Initially, it was the slang that drew me into Anonymous, through the affiliated websites 4chan and Encyclopedia Dramatica. As a woman with three teenage brothers, I wanted to know why they kept shouting “I WONZ you, n00b” and why, if I mistimed a gag, they said, witheringly, “Rofl”. I found out they were getting all their new words from Encylopedia Dramatica. They were speaking “l33t-speak” - a slang developed on chatboards and multi-roleplayer games. It plays more with the look of words than the sound. Meaning is altered with intentional typos (”moar” is ultra-more).
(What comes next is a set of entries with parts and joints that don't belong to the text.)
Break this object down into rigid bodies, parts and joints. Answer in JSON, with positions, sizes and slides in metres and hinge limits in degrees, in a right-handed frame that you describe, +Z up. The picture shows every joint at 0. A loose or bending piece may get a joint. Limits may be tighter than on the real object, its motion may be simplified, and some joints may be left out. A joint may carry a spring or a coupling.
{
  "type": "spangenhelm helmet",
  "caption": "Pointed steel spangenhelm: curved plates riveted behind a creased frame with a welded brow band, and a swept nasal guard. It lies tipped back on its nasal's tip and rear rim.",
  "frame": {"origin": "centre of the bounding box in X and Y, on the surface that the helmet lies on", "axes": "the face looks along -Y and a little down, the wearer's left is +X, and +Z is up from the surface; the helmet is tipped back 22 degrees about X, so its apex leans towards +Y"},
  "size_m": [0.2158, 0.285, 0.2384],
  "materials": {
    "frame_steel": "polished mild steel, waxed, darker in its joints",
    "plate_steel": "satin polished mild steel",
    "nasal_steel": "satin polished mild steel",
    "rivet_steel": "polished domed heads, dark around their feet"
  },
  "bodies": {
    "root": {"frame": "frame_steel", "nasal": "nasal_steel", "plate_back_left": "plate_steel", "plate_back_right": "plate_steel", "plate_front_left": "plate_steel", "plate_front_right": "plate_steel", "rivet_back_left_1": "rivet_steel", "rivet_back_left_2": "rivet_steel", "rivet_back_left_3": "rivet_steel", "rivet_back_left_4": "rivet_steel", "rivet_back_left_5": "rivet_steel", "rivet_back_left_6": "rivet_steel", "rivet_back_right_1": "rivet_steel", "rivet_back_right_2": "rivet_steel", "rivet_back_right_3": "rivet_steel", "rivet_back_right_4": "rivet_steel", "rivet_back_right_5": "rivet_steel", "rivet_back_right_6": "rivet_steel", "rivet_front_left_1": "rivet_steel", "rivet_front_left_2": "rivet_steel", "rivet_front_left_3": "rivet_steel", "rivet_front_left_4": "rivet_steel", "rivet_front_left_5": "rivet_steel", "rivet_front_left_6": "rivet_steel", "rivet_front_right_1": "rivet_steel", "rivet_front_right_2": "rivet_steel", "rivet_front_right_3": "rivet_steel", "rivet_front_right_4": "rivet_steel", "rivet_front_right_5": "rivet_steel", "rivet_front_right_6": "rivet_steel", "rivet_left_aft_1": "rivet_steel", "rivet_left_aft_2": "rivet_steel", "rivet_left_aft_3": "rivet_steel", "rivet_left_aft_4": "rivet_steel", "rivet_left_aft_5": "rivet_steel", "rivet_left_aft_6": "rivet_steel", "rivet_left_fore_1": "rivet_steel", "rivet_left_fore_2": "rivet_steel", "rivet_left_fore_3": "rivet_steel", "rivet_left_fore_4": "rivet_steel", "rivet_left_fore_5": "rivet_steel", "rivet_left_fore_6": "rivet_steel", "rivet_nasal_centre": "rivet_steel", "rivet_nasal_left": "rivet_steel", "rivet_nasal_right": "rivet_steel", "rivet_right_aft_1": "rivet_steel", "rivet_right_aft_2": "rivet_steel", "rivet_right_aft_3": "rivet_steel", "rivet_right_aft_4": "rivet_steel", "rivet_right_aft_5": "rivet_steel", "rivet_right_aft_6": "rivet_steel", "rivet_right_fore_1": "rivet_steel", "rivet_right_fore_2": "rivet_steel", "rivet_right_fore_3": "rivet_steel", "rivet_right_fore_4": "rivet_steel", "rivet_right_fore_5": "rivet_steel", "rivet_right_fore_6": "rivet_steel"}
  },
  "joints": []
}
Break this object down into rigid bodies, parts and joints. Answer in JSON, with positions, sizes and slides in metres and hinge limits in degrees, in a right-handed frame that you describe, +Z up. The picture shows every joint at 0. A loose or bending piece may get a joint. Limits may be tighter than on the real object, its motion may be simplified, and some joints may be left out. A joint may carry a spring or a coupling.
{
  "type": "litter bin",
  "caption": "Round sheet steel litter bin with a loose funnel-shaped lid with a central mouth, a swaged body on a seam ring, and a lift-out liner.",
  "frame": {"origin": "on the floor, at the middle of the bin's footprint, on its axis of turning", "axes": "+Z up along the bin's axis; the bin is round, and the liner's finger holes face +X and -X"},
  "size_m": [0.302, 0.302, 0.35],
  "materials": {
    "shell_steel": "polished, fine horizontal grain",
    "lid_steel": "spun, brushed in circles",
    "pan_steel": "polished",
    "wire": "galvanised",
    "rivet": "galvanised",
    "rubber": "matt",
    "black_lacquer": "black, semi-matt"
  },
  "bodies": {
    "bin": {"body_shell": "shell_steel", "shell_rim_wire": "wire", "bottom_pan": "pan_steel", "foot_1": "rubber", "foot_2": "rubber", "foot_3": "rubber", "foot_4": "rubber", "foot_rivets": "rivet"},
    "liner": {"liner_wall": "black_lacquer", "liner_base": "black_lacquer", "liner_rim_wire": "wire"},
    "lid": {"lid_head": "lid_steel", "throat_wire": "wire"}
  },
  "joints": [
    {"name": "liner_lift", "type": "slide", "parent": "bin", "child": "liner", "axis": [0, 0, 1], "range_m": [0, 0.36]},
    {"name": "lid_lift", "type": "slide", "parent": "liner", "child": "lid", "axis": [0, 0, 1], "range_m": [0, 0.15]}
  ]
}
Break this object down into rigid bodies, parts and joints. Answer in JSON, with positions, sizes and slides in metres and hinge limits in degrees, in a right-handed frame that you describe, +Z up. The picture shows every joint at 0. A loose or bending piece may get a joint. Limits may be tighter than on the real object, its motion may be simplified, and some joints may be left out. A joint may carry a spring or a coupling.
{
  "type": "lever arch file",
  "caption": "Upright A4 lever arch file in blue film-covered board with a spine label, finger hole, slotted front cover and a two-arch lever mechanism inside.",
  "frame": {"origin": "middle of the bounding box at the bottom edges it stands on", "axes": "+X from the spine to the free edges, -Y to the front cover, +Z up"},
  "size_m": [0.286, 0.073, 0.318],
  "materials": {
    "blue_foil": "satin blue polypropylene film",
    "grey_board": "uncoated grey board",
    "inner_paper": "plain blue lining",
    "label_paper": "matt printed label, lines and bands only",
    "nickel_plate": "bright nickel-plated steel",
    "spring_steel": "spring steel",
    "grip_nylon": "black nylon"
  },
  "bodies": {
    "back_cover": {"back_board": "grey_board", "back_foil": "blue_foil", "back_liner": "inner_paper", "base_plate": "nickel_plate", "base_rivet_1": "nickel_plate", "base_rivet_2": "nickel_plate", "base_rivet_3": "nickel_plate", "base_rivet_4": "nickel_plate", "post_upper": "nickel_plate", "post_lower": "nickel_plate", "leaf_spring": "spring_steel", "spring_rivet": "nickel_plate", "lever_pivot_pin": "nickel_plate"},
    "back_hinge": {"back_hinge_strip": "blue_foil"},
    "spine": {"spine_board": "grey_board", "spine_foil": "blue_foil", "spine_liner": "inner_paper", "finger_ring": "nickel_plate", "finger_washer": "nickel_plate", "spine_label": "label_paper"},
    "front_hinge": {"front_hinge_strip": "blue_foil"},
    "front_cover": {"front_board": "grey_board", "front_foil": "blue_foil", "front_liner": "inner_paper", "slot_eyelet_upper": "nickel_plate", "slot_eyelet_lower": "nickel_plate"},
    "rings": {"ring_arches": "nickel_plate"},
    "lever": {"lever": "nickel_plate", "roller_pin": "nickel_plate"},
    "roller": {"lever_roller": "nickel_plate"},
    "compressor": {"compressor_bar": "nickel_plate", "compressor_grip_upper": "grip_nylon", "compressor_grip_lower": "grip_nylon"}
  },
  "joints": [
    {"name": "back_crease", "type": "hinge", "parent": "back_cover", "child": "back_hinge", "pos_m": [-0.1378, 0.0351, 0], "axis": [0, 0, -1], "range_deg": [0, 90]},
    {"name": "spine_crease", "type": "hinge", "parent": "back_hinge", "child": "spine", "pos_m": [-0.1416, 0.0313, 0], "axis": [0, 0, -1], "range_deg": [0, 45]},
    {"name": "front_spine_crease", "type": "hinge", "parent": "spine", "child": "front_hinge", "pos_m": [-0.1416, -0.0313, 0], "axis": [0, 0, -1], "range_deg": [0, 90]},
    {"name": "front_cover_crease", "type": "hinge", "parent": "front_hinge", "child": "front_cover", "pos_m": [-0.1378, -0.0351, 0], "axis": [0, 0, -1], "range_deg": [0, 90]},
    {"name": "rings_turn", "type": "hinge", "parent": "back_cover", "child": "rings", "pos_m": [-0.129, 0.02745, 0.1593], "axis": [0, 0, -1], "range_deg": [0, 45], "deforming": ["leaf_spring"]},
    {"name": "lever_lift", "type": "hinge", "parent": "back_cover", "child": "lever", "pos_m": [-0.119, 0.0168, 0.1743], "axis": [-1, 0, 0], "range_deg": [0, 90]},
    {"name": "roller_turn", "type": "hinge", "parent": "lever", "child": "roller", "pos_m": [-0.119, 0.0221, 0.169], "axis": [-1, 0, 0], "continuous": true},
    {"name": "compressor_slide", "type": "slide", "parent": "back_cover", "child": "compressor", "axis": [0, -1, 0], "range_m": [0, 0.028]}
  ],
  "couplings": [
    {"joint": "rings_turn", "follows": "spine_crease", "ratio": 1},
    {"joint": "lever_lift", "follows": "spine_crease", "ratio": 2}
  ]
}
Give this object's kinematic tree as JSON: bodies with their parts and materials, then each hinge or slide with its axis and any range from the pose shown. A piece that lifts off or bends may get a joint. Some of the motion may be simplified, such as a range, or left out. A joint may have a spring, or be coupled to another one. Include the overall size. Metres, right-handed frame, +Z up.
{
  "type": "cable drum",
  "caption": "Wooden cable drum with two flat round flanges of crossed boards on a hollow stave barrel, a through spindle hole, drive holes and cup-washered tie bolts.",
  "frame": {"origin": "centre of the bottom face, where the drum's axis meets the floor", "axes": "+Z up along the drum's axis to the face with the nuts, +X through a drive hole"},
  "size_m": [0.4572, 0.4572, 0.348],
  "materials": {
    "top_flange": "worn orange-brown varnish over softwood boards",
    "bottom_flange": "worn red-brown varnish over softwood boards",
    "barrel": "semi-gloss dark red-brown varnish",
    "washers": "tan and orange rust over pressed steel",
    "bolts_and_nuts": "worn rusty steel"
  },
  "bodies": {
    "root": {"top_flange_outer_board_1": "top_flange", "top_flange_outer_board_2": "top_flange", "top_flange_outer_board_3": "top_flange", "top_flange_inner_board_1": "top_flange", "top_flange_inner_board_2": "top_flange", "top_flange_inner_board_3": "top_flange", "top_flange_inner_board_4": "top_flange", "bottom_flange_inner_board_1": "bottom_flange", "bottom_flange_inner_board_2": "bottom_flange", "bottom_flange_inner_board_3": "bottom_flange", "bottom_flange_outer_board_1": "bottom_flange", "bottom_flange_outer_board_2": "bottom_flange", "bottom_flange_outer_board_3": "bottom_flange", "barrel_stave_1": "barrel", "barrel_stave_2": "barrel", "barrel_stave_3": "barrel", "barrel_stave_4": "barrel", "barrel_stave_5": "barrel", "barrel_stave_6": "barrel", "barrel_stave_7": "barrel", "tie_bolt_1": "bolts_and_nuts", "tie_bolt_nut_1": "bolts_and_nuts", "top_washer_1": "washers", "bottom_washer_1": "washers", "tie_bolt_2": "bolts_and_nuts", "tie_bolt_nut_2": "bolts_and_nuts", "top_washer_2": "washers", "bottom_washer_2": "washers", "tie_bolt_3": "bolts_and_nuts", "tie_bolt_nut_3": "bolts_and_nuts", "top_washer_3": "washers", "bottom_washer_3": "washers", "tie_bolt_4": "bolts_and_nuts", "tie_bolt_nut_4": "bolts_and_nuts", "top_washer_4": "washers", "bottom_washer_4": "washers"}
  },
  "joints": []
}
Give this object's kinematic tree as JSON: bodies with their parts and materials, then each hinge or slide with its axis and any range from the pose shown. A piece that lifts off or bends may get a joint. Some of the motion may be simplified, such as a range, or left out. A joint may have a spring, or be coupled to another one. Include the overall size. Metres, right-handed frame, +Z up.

Acronyms are huge: GTFO (get the f*** out), ROFL (roll around on the floor laughing), IRL (in real life), ZOMG (oh my god) - but all are used with weary irony. Additionally, there are in-jokes (LOLcats) and lodestone quotes from games and films - “Epic win”, “Goodnight, sweet prince”, or “Tonight, we dine in HELL”. The key word, however is “lulz” - an acronym that has been fleshed back out into a word. Like “Hakuna matata” in The Lion King, “lulz” is not just a word, but a philosophy. Lulz are the laughs that you get when you do something unexpected and possibly slightly wrong - partly to amuse others, but, most importantly, to amuse yourself. As Encyclopedia Dramatica explains: “Johnny Cash became the ultimate lulz pioneer with Folsom Prison Blues and the lyrics: ‘I shot a man in Reno, just for the lulz'.” And it is the lulz that are Anonymous's great weapon. For it would be easy for Scientologists to fight back if they were being attacked by a single, heroic, Michael Moore-type. But no one has ever had to fight geeks dressed up as pirates.

Anonymous has made campaigning sexy for the first time since 1968. The lulz is, after all, the ancient spirit that once made the young become Marxists, or sail off to the New World. Now it's been rediscovered by a bunch of World of Warcraft fans with a grudge against Tom Cruise. Epic win, as they would type, with a sarcastic sigh.